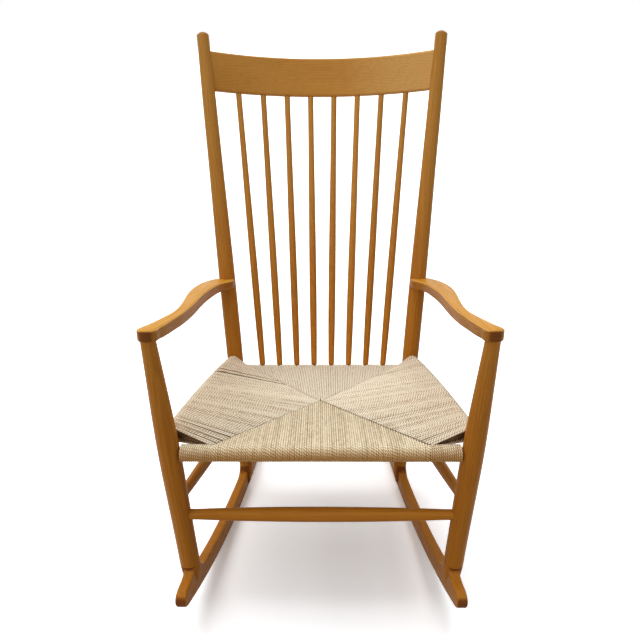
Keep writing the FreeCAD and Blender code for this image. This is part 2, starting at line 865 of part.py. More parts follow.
def woven_seat():
    """The seat's woven cord as one solid of its true outer shape, clear of all wood."""
    right_roll = roll(side_rail_axis, side_roll_end_radius, side_roll_belly_radius)
    pieces = [
        weave_body(),
        rod(front_rail_axis[0], front_rail_axis[1], front_roll_radius),
        rod(rear_rail_axis[0], rear_rail_axis[1], rear_roll_radius),
        right_roll,
        mirrored(right_roll),
    ]
    right_side = [
        front_leg_blank(cord_clearance),
        back_post_blank(cord_clearance),
        side_rail(cord_clearance),
    ]
    wood = right_side + [mirrored(shape) for shape in right_side]
    wood += [front_rail(cord_clearance), rear_rail(cord_clearance)]
    whole = fused(pieces)
    if whole.isValid() and len(whole.Solids) == 1:
        seat = whole.cut(wood)
    else:
        seat = fused([main_solid(piece.cut(wood)) for piece in pieces])
    return main_solid(seat.cut([spindle(axis, cord_clearance) for axis in spindle_places()]))


def main_solid(shape):
    """The largest solid of a shape, without the slivers that a cut leaves behind a leg."""
    return max(shape.Solids, key=lambda solid: solid.Volume)


def write(name, shape):
    """Save one piece and say how large it is."""
    solids = shape.Solids
    volume = sum(solid.Volume for solid in solids)
    valid = all(solid.isValid() for solid in solids)
    print(name, "solids", len(solids), "volume", round(volume), "valid", valid)
    shape.exportStep("parts/" + name + ".step")


def write_pair(name, shape):
    """Save a right-hand piece and its mirror image."""
    write("right_" + name, shape)
    write("left_" + name, mirrored(shape))


os.makedirs("parts", exist_ok=True)
write_pair("rocker", rocker())
write_pair("front_leg", front_leg())
write_pair("back_post", back_post())
write_pair("arm", arm())
write_pair("seat_rail", side_rail(0))
write_pair("side_stretcher", slim_stretcher(side_stretcher_axis))
write("front_seat_rail", front_rail(0))
write("rear_seat_rail", rear_rail(0).cut(spindle_mortises(True)))
front_ends = front_stretcher_end_radius
write("front_stretcher", stretcher(front_stretcher_axis, front_ends, front_stretcher_belly_radius))
write("rear_stretcher", slim_stretcher(rear_stretcher_axis))
write("crest_rail", crest_rail())
for number, axis in enumerate(spindle_places()):
    write("spindle_" + str(number + 1), spindle(axis, 0))
write("woven_seat", woven_seat())
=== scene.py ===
# %% [markdown]
# # A rocking chair of turned wood with a seat woven from paper cord
# The wooden pieces come ready from the CAD model: round tapered legs, a bent crest rail, eight
# spindles, swept arms and two rockers. This lesson gives them a wood that runs along each piece,
# weaves the seat strand by strand, and sets up a plain studio with the camera of the photograph.
# Everything is in metres: X across the chair, Y from its front to its back, Z up, floor at zero.

# %% Load the frame
import json
import math
import random

import bpy
from mathutils import Matrix, Vector


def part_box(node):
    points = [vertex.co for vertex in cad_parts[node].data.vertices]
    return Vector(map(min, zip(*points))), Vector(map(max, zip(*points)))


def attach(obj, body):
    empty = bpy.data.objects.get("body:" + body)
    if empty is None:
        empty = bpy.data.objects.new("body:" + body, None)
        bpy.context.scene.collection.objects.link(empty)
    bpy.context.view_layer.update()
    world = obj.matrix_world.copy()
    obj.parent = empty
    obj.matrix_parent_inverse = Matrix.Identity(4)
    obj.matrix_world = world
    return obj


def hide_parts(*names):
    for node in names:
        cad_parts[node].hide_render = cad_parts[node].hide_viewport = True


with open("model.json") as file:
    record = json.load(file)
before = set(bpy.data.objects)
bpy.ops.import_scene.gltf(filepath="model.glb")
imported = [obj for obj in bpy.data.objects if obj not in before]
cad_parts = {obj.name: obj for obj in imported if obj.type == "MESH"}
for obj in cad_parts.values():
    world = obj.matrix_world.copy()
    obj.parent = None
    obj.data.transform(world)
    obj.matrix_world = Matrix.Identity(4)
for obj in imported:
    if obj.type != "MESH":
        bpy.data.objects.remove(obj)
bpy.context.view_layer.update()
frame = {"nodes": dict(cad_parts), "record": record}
wood_nodes = [p["node"] for p in frame["record"]["subparts"] if p["material_slot"] == "wood"]
print("wooden pieces:", len(wood_nodes))

# %% [markdown]
# ## The camera
# The photograph looks down at the chair from the front, a little right of its middle. The lens
# and the place were found by matching the ends of the legs, posts and rockers. A camera looks
# along its own minus Z, so it is tipped up by 90 degrees less the downward pitch, then turned and
# rolled by less than a degree.

# %% Camera
camera_place = Vector((0.01397, -1.41963, 1.0984))
camera_pitch = math.radians(23.633)
camera_turn = math.radians(0.736)
camera_roll = math.radians(-0.386)
sensor_width = 36
lens_length = 38.8125

camera_data = bpy.data.cameras.new("camera")
camera_data.sensor_width = sensor_width
camera_data.lens = lens_length
camera = bpy.data.objects.new("camera", camera_data)
bpy.context.scene.collection.objects.link(camera)
camera.matrix_world = (
    Matrix.Translation(camera_place)
    @ Matrix.Rotation(camera_turn, 4, "Z")
    @ Matrix.Rotation(math.pi / 2 - camera_pitch, 4, "X")
    @ Matrix.Rotation(camera_roll, 4, "Z")
)
bpy.context.scene.camera = camera
print("camera at", tuple(round(c, 3) for c in camera.location))

# %% [markdown]
# ## Helpers for shader nodes
# Materials are built from nodes in code. A few short helpers keep that readable: one adds a node
# and fills its sockets, with a number, a colour or another node's output. Others add a maths step,
# a range, a mix of two colours or a noise. A shader group gets its sockets from its interface.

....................

All lines in the listing above from the line containing "bpy.context.scene.collection.objects.link(empty)" to the line containing "record = json.load(file)", inclusive, should be retyped exactly; no other lines should appear.

        bpy.context.scene.collection.objects.link(empty)
    bpy.context.view_layer.update()
    world = obj.matrix_world.copy()
    obj.parent = empty
    obj.matrix_parent_inverse = Matrix.Identity(4)
    obj.matrix_world = world
    return obj


def hide_parts(*names):
    for node in names:
        cad_parts[node].hide_render = cad_parts[node].hide_viewport = True


with open("model.json") as file:
    record = json.load(file)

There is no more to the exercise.